Your task is to repeat only the lines from the one with "doc.recompute()" through the one with "bpy.context.scene.collection.objects.link(empty)", exactly as they stand, both ends included.

-- Begin --

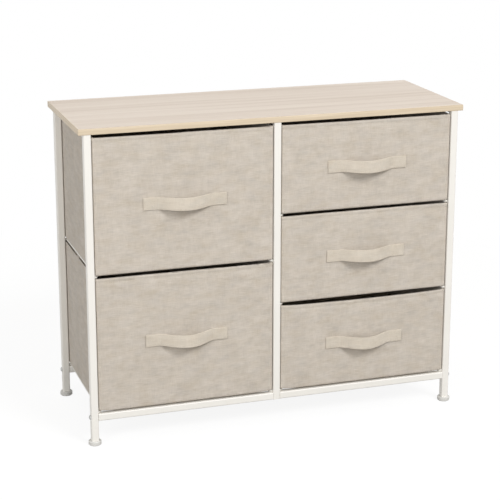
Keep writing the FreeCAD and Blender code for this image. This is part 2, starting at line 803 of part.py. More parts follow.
def make_pull(drawer, x, z):
    """Strap seen from above: two flat tabs on the bin's front and a bow between them."""
    body = new_body(f"{drawer}_pull")
    profile = new_sketch(body, "XY_Plane", "profile")
    half_length = value("sizes.pull_length") / 2
    thickness = value("sizes.pull_thickness")
    inner = value(PULL_INNER_RADIUS)
    outer = value(PULL_OUTER_RADIUS)
    centre_y = value(PULL_ARC_CENTRE)
    chord = value(PULL_HALF_CHORD)
    outer_chord = (outer ** 2 - (centre_y + thickness) ** 2) ** 0.5
    inner_arc = profile.addGeometry(
        Part.Arc(Vector(-chord, 0, 0), Vector(0, centre_y - inner, 0), Vector(chord, 0, 0)),
        False,
    )
    outer_arc = profile.addGeometry(
        Part.Arc(
            Vector(-outer_chord, -thickness, 0),
            Vector(0, centre_y - outer, 0),
            Vector(outer_chord, -thickness, 0),
        ),
        False,
    )
    for arc, radius in ((inner_arc, PULL_INNER_RADIUS), (outer_arc, PULL_OUTER_RADIUS)):
        place_point(profile, arc, CENTRE, None, PULL_ARC_CENTRE)
        bind(profile, "Radius", arc, size=radius)
    for sign, arc_point in ((-1, START), (1, END)):
        backs = [Vector(sign * chord, 0, 0), Vector(sign * half_length, 0, 0)]
        fronts = [
            Vector(sign * half_length, -thickness, 0),
            Vector(sign * outer_chord, -thickness, 0),
        ]
        back = profile.addGeometry(Part.LineSegment(*backs), False)
        edge = profile.addGeometry(Part.LineSegment(backs[1], fronts[0]), False)
        front = profile.addGeometry(Part.LineSegment(*fronts), False)
        profile.addConstraint(Sketcher.Constraint("Coincident", inner_arc, arc_point, back, START))
        profile.addConstraint(Sketcher.Constraint("Coincident", back, END, edge, START))
        profile.addConstraint(Sketcher.Constraint("Coincident", edge, END, front, START))
        profile.addConstraint(Sketcher.Constraint("Coincident", front, END, outer_arc, arc_point))
        profile.addConstraint(Sketcher.Constraint("PointOnObject", back, START, H_AXIS))
        profile.addConstraint(Sketcher.Constraint("Horizontal", back))
        profile.addConstraint(Sketcher.Constraint("Vertical", edge))
        profile.addConstraint(Sketcher.Constraint("Horizontal", front))
        place_point(profile, edge, END, f"({sign} * sizes.pull_length / 2)", "-sizes.pull_thickness")
    pad(body, profile, "sizes.pull_width", both_ways=True)
    place(body, x, BIN_FRONT, z)
    return body


for drawer, column, level, count in DRAWERS:
    middle_x = mirrored_x(column, COLUMN_X)
    bottom_z = bin_bottom(level, count)
    height = bin_height(count)
    nodes.append(make_bin(drawer, middle_x, bottom_z, height))
    nodes.append(make_cards(drawer, middle_x, bottom_z, height))
    nodes.append(make_base_board(drawer, middle_x, bottom_z))
    nodes.append(make_pull(drawer, middle_x, f"({bottom_z} + {height} / 2)"))

# --------------------------------------------------------------------------------------------
# Check and write
# --------------------------------------------------------------------------------------------

doc.recompute()
failed = [item.Name for item in doc.Objects if {"Invalid", "Error"} & set(item.State)]
if failed:
    raise RuntimeError(f"objects that did not build: {failed}")
for node in nodes:
    if node.Shape.isNull() or not node.Shape.isValid() or not node.Shape.Solids:
        raise RuntimeError(f"{node.Label} has no valid shape")

os.makedirs("parts", exist_ok=True)
for node in nodes:
    node.Shape.exportStep(f"parts/{node.Label}.step")
    box = node.Shape.BoundBox
    print(
        f"{node.Label}: {len(node.Shape.Solids)} solid(s), {node.Shape.Volume / 1000:.1f} cm3, "
        f"x {box.XMin:.1f}..{box.XMax:.1f} y {box.YMin:.1f}..{box.YMax:.1f} "
        f"z {box.ZMin:.1f}..{box.ZMax:.1f}"
    )
print(f"{len(nodes)} nodes")
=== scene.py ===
# %% [markdown]
# A fabric drawer dresser
#
# The dresser is a white steel frame with a light oak panel on top and five sewn fabric bins
# that slide on bent rods. The steel, the rods and the feet arrive as finished solids, so they
# only need a finish. Cloth is another matter: a bin has walls that belly a little, a rolled
# hem and rows of thread, and a pull is a strap that bows. Those pieces are modelled here.

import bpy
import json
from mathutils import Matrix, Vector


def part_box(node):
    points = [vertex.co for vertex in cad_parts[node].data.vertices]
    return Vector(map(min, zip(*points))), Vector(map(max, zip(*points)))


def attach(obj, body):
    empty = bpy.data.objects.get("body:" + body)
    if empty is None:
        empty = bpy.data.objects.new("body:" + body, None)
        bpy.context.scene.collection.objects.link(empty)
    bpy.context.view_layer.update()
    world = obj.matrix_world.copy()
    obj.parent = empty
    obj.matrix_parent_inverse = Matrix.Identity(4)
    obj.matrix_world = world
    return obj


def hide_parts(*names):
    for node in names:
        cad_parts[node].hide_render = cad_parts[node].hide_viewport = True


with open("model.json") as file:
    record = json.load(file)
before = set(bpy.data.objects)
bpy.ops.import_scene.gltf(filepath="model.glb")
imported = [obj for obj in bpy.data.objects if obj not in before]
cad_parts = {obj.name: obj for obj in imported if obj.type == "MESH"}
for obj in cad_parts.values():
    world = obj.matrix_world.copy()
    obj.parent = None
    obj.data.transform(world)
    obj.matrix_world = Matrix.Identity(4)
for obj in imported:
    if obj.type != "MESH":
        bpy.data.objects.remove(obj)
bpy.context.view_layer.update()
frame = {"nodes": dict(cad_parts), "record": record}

# %% [markdown]
# Tools and units
#
# bmesh is Blender's own mesh editor for scripts. Everything is in metres, so MM turns a size
# in millimetres, as a maker reads it off a rule, into one that Blender uses.

# %% Tools and units
import json
import math

import bmesh
import bpy
from mathutils import Matrix, Vector, noise
from mathutils.bvhtree import BVHTree

MM = 0.001
LEFT_RIGHT, FRONT_BACK, UP_DOWN = range(3)
DRAWERS = ["upper_left", "lower_left", "upper_right", "middle_right", "lower_right"]

# %% [markdown]
# Colours
#
# A colour picked on a screen is stored in sRGB, and the shader wants linear light. Writing
# the screen numbers and turning them into linear ones once, here, keeps them readable.

# %% Turn screen colours into light
def paint(red, green, blue):
    """A linear colour with alpha from three screen values between 0 and 255."""
    shares = [value / 255 for value in (red, green, blue)]
    linear = [s / 12.92 if s <= 0.04045 else ((s + 0.055) / 1.055) ** 2.4 for s in shares]
    return (*linear, 1.0)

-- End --

** Worked answer **
doc.recompute()
failed = [item.Name for item in doc.Objects if {"Invalid", "Error"} & set(item.State)]
if failed:
    raise RuntimeError(f"objects that did not build: {failed}")
for node in nodes:
    if node.Shape.isNull() or not node.Shape.isValid() or not node.Shape.Solids:
        raise RuntimeError(f"{node.Label} has no valid shape")

os.makedirs("parts", exist_ok=True)
for node in nodes:
    node.Shape.exportStep(f"parts/{node.Label}.step")
    box = node.Shape.BoundBox
    print(
        f"{node.Label}: {len(node.Shape.Solids)} solid(s), {node.Shape.Volume / 1000:.1f} cm3, "
        f"x {box.XMin:.1f}..{box.XMax:.1f} y {box.YMin:.1f}..{box.YMax:.1f} "
        f"z {box.ZMin:.1f}..{box.ZMax:.1f}"
    )
print(f"{len(nodes)} nodes")
=== scene.py ===
# %% [markdown]
# A fabric drawer dresser
#
# The dresser is a white steel frame with a light oak panel on top and five sewn fabric bins
# that slide on bent rods. The steel, the rods and the feet arrive as finished solids, so they
# only need a finish. Cloth is another matter: a bin has walls that belly a little, a rolled
# hem and rows of thread, and a pull is a strap that bows. Those pieces are modelled here.

import bpy
import json
from mathutils import Matrix, Vector


def part_box(node):
    points = [vertex.co for vertex in cad_parts[node].data.vertices]
    return Vector(map(min, zip(*points))), Vector(map(max, zip(*points)))


def attach(obj, body):
    empty = bpy.data.objects.get("body:" + body)
    if empty is None:
        empty = bpy.data.objects.new("body:" + body, None)
        bpy.context.scene.collection.objects.link(empty)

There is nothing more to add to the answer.